I did do some small items for the October Crown "Stitch for the Cure" auction. I sent in a Lagatera needlebook and a small black-worked scissor fob/pincushion. They were fun to work up,and I hope someone enjoys them. I need to get a couple more small things made up for our Coronet event as I hope to be able to get a couple to our new Baroness to give out in the gift baskets she has to give.
Scissor Fob Needlebook

One of the last major projects that I am currently a part of, is the creating of napkins for the incoming Princesses. Due to an attack of life, the gal who was going to make the winter napkins couldn't do it. So another friend agreed to make the napkins...and then SHE became the new Princess. Go Figure :p I didn't think it was right that she would have to give herself a set of napkins, so I made them instead. I used the raven that is appliqued on her garb and based the stitching on that. Also, since I know her well, and I know Alaska well, I felt that simple napkins wouldn't get much use. Instead I made her a set of cup covers that would help keep pesky mosquitoes and wasps from doing the backstroke in her drinks. I think they turned out okay. I am also working on a set for summer Coronet, but these will probably just be blue and white since I won't know who the new princess is until that weekend...

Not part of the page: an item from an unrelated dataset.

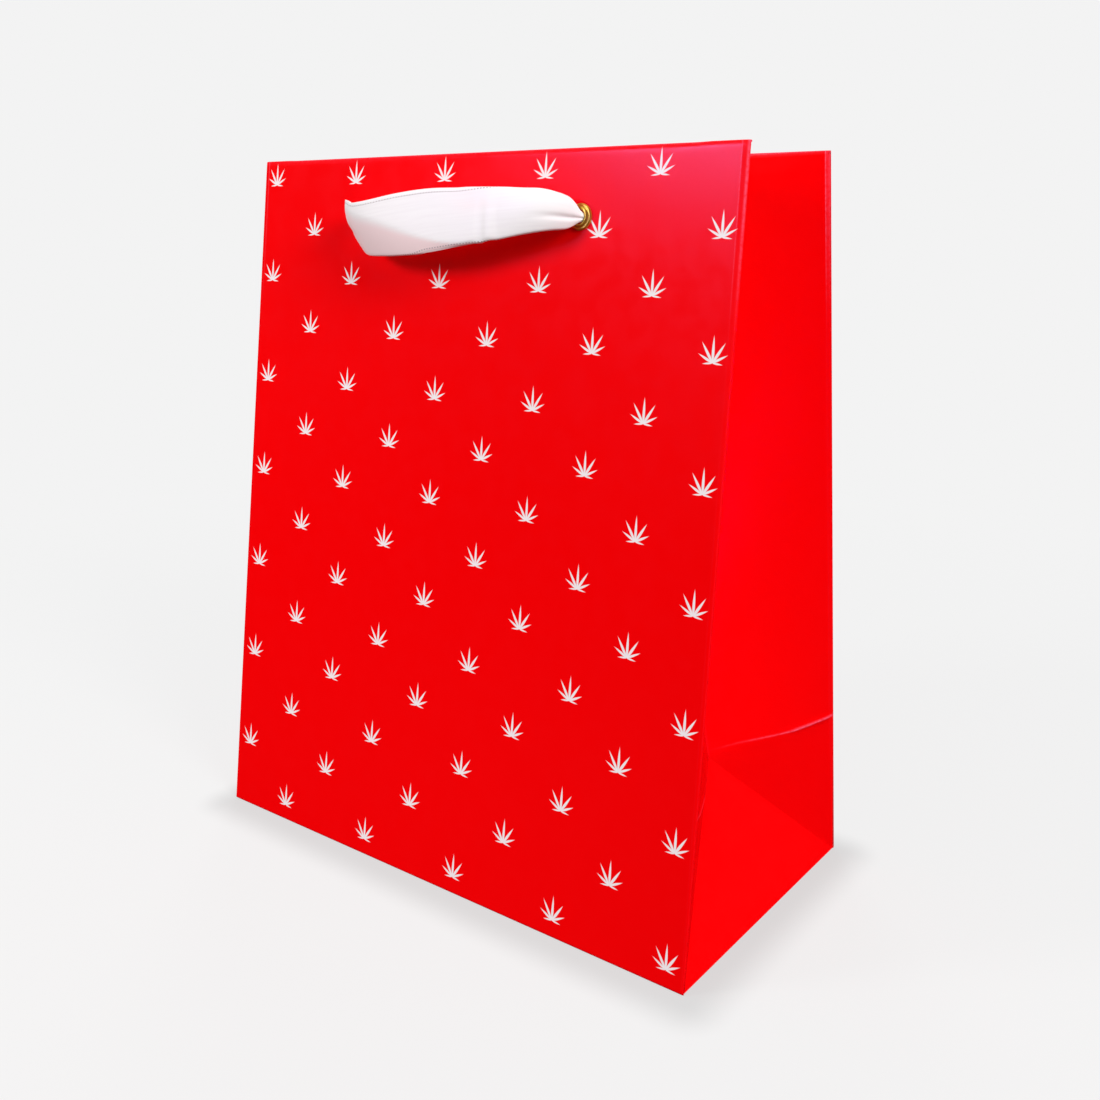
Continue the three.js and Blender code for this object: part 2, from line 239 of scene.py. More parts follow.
class Nodes:
    """A material's node tree, with short calls for the maths that patterns need."""

    def __init__(self, name):
        self.material = bpy.data.materials.new(name)
        self.material.use_nodes = True
        self.tree = self.material.node_tree
        self.shader = self.tree.nodes["Principled BSDF"]

    def node(self, kind, **settings):
        made = self.tree.nodes.new("ShaderNode" + kind)
        for key, value in settings.items():
            setattr(made, key, value)
        return made

    def put(self, socket, value):
        if isinstance(value, bpy.types.NodeSocket):
            self.tree.links.new(value, socket)
        else:
            socket.default_value = value

    def math(self, operation, a, b=0.0):
        made = self.node("Math", operation=operation)
        for socket, value in zip(made.inputs, (a, b)):
            self.put(socket, value)
        return made.outputs[0]

    def add(self, a, b):
        return self.math("ADD", a, b)

    def sub(self, a, b):
        return self.math("SUBTRACT", a, b)

    def mul(self, a, b):
        return self.math("MULTIPLY", a, b)

    def ramp(self, value, low, high, out_low=0.0, out_high=1.0):
        made = self.node("MapRange", interpolation_type="SMOOTHSTEP")
        for socket, number in zip(made.inputs[:5], (value, low, high, out_low, out_high)):
            self.put(socket, number)
        return made.outputs[0]

    def mix(self, factor, a, b):
        made = self.node("Mix", data_type="RGBA")
        colours = [s for s in made.inputs if s.type == "RGBA"]
        self.put(made.inputs[0], factor)
        self.put(colours[0], a)
        self.put(colours[1], b)
        return [s for s in made.outputs if s.type == "RGBA"][0]

    def noise(self, scale, detail=2.0, roughness=0.5, vector=None):
        made = self.node("TexNoise")
        made.inputs["Scale"].default_value = scale
        made.inputs["Detail"].default_value = detail
        made.inputs["Roughness"].default_value = roughness
        self.put(made.inputs["Vector"], vector or self.place())
        return made.outputs["Fac"]

    def place(self):
        return self.node("TexCoord").outputs["Object"]

    def sheet_uv(self):
        split = self.node("SeparateXYZ")
        self.put(split.inputs[0], self.node("UVMap", uv_map="sheet").outputs[0])
        return split.outputs[0], split.outputs[1]

    def attribute(self, name):
        return self.node("Attribute", attribute_name=name).outputs["Fac"]

    def bump(self, height, strength, distance):
        made = self.node("Bump")
        made.inputs["Strength"].default_value = strength
        made.inputs["Distance"].default_value = distance
        self.put(made.inputs["Height"], height)
        self.put(self.shader.inputs["Normal"], made.outputs[0])

    def set(self, **values):
        for name, value in values.items():
            self.put(self.shader.inputs[name.replace("_", " ")], value)


def leaf_mask(n, x, y):
    """1 on a small seven-pointed leaf whose leaflets meet at the origin. x and y are in leaf sizes."""
    side = n.math("ABSOLUTE", x)
    mask = None
    for degrees, length, half_width in LEAFLETS:
        turn = math.radians(degrees)
        along = n.add(n.mul(y, math.cos(turn) / length), n.mul(side, math.sin(turn) / length))
        across = n.sub(n.mul(side, math.cos(turn)), n.mul(y, math.sin(turn)))
        swell = n.mul(n.math("POWER", n.math("MAXIMUM", along, 0.0), 0.62), n.sub(1.0, along))
        edge = n.sub(n.mul(swell, half_width * 2.05), n.math("ABSOLUTE", across))
        leaflet = n.mul(n.ramp(edge, -0.012, 0.012), n.math("GREATER_THAN", along, 0.0))
        mask = leaflet if mask is None else n.math("MAXIMUM", mask, leaflet)
    return mask


def print_mask(n):
    """The scattered leaves in the sheet's own real-size coordinates."""
    u, v = n.sheet_uv()
    dropped = n.add(v, n.mul(n.math("LESS_THAN", v, PRINT_JOIN), PRINT_JOIN_DROP))
    from_top = n.sub(LEAF_TOP_ROW + LEAF_ODD_DROP / 2, dropped)
    in_pair = n.math("FLOORED_MODULO", from_top, LEAF_PITCH_Y)
    odd = n.math("GREATER_THAN", in_pair, LEAF_ODD_DROP)
    down = n.sub(n.sub(in_pair, LEAF_ODD_DROP / 2), n.mul(odd, LEAF_ODD_DROP))
    shifted = n.sub(n.sub(u, LEAF_EVEN_X - LEAF_PITCH_X / 2), n.mul(odd, LEAF_ODD_SHIFT))
    across = n.sub(n.math("FLOORED_MODULO", shifted, LEAF_PITCH_X), LEAF_PITCH_X / 2)
    rise = n.sub(0.26, n.mul(down, 1 / LEAF_SIZE))
    return leaf_mask(n, n.mul(across, 1 / LEAF_SIZE), rise)


def red_paper(name, printed):
    """Laminated red sheet: faint mottle of the ink, a fine film grain, pale folds of cracked ink with a
    painted highlight.
    """
    n = Nodes(name)
    mottle = n.ramp(n.noise(38, 4), 0.3, 0.7)
    colour = n.mix(n.mul(mottle, 0.04), RED, RED_DEEP)
    if printed:
        colour = n.mix(print_mask(n), colour, INK_WHITE)
    pale_line_noise = n.ramp(n.noise(900, 3), 0.30, 0.62, 0.45, 1.0)
    # the crease weight paints the pale fold lines: cracked ink, and a painted highlight along each fold
    crease = n.mul(n.attribute("crease"), pale_line_noise)
    colour = n.mix(crease, colour, FOLD_CRACK_AND_HIGHLIGHT)
    n.set(Base_Color=colour, Specular_IOR_Level=0.12)
    n.set(Roughness=n.ramp(n.noise(160, 3), 0.3, 0.7, 0.20, 0.26))
    n.bump(n.noise(420, 2), 0.15, 0.00006)
    return n.material


def white_paper():
    """The unprinted back of the sheet, with short fibres."""
    n = Nodes("white_paper")
    fibres = n.ramp(n.noise(1400, 4, 0.7), 0.35, 0.7)
    n.set(Base_Color=n.mix(fibres, (0.86, 0.85, 0.83, 1), (0.80, 0.79, 0.76, 1)), Specular_IOR_Level=0.3)
    n.set(Roughness=n.ramp(n.noise(300, 2), 0.3, 0.7, 0.62, 0.74))
    n.bump(n.noise(1200, 4, 0.7), 0.25, 0.00015)
    return n.material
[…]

There are a couple of other more modern projects that are in the UFO (Unfinished objects) pile, like a Chuthulu crochet doll, a drawstring pouch in crochet, my needlework set, and a beaded needlecase. I know I have a lot of projects in various states of done-ness, but I fully admit that I am a bit ADD as well as sometimes needing to switch to another project due to pain levels. It sucks, but there it is. Besides, it means that there is always something I can be working on :)

Keep on stitching till next time!

1 comment:

  1. I came across your blog when looking up blackwork designs. I'm interested in knowing where you get your patterns. Also, I see you are located in Alaska. My daughter will be moving there sometime this winter (she's currently interning in Galena) and she is a Renaissance faire junkie *(like her mum). As I see you are an SCA member, can you tell me of the faires in Alaska?